Walking the path least trodden – hacking iOS apps at scale

This is a story of how I set out to find some bounties and how I found gold, hacking iOS apps, at scale.

One of the essentials qualities of a bug hunter is the ability to find exploitable vulnerabilities that others haven’t found.

The ability to find bugs not discovered by others is a quality that comes from – not deep technical knowledge – but rather, creativity and innovation.

So how to get an edge over others? – find the path least trodden.

How to find the path least trodden? be creative: come up with new ways to build footprint/reconnaissance on a target.

In my case, I decided to apply this concept to an area of bug bounties which usually doesn’t get as much attention as web applications: iOS apps.

I also chose iOS apps, because they are closed source, and not straight-forward to hack. I figured, that because hacking iOS apps has a price barrier to entry, as well as messy configuration would mean I would be working on targets which other researchers would be less likely to see. Therefore, it would be a path, least trodden.

So I set out on the task; found an old iPhone, went out and purchased a MacBook, used that to root the iPhone. Then in order to be able to decrypt and download in-scope bug bounty apps, I had to configure a few apps.

After some tinkering, I built an end-to-end workflow, called iGold, which enabled me to hack in-scope iOS apps at scale with little manual involvement.

I wrote the workflow in bash, and it enabled me to perform two key functions:

Use case 1 (on-demand): Whenever I see a new bounty program, I can download the iOS app onto my phone which triggers a process to automatically download, decompile the app, test API key access to database’s etc.

Use case 2 (bulk): Download hundreds of apps from various bounty platform’s at once. As they are downloaded, they are automatically decompiled and tested, en masse.

The script essentially decrypts iOS applications, downloads them, decompiles them, converts plist files, performs some class dumping, run’s strings on the binaries, and then starts grepping this data for specific targets like API keys, URL’s, tokens, and all manner of secrets using regex. The script also tests some API keys.

I compared my script process with some common tools like MobSF, and found that in some cases I was looking for things that MobSF was not searching for.

Because I was able to perform this recon at scale, I was able to discover a number of interesting things – which I’ll break into two categories.

  1. Secrets (as expected) – found a number of API keys which had not been discovered by others.
  2. Valuable recon about organisations which is otherwise hard/impossible to get.
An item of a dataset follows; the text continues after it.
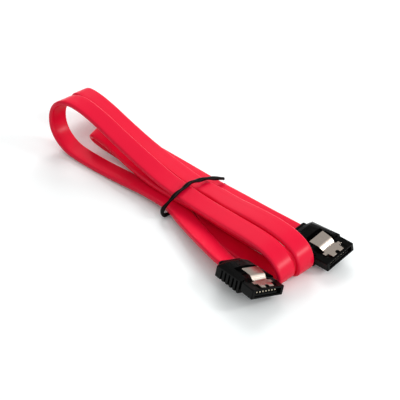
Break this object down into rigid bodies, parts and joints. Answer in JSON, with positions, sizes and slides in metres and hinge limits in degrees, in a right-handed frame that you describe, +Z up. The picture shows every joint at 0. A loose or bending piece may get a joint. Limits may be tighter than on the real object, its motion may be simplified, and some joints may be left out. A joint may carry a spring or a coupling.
{
  "type": "sata data cable",
  "caption": "Flat red data cable folded into a hank and held by a twist tie, with a latching receptacle on each end.",
  "frame": {"origin": "middle of the cable's footprint, on the surface that it lies on", "axes": "+X along the hank towards the plugs, +Y across it towards the plug of the backmost run, +Z up"},
  "size_m": [0.1432, 0.0466, 0.0222],
  "materials": {
    "ribbon": "satin red PVC",
    "overmould": "satin black",
    "housing": "half gloss black",
    "latch": "rolled spring steel",
    "contact": "gold plated",
    "tie": "black coated wire"
  },
  "bodies": {
    "cable": {"ribbon": "ribbon", "twist_tie": "tie", "overmould_1": "overmould", "housing_1": "housing", "overmould_2": "overmould", "housing_2": "housing", "contact_1_1": "contact", "contact_1_2": "contact", "contact_1_3": "contact", "contact_1_4": "contact", "contact_1_5": "contact", "contact_1_6": "contact", "contact_1_7": "contact", "contact_2_1": "contact", "contact_2_2": "contact", "contact_2_3": "contact", "contact_2_4": "contact", "contact_2_5": "contact", "contact_2_6": "contact", "contact_2_7": "contact"},
    "release_1": {"latch_1": "latch"},
    "release_2": {"latch_2": "latch"}
  },
  "joints": [
    {"name": "press_1", "type": "hinge", "parent": "cable", "child": "release_1", "pos_m": [0.06752, -0.01605, 0.00719], "axis": [-0.1563, -0.9499, 0.2708], "range_deg": [0, 4], "stiffness_Nm_per_rad": 0.05},
    {"name": "press_2", "type": "hinge", "parent": "cable", "child": "release_2", "pos_m": [0.07062, 0.01532, 0.00625], "axis": [-0.019, -0.9813, -0.1913], "range_deg": [0, 4], "stiffness_Nm_per_rad": 0.05}
  ]
}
I found point 2 to be of more value.

By way of example, I discovered an iOS app binary which contained an s3 bucket address. I then looked the address up and found it was public. I then identified a very suspicious looking file in this public bucket, but alas, the file was blocked/secured. I knew they had a number of private buckets, so I scanned the same file name against their private bucket and then I got a hit – it downloaded.

On another occasion, I found an s3 bucket address in a binary which contained a file which once downloaded and decompressed contained the administrative credentials to their entire global AWS tennancy.

Oftern less attention is given to securing assets that are harder to find – so find the path least trodden!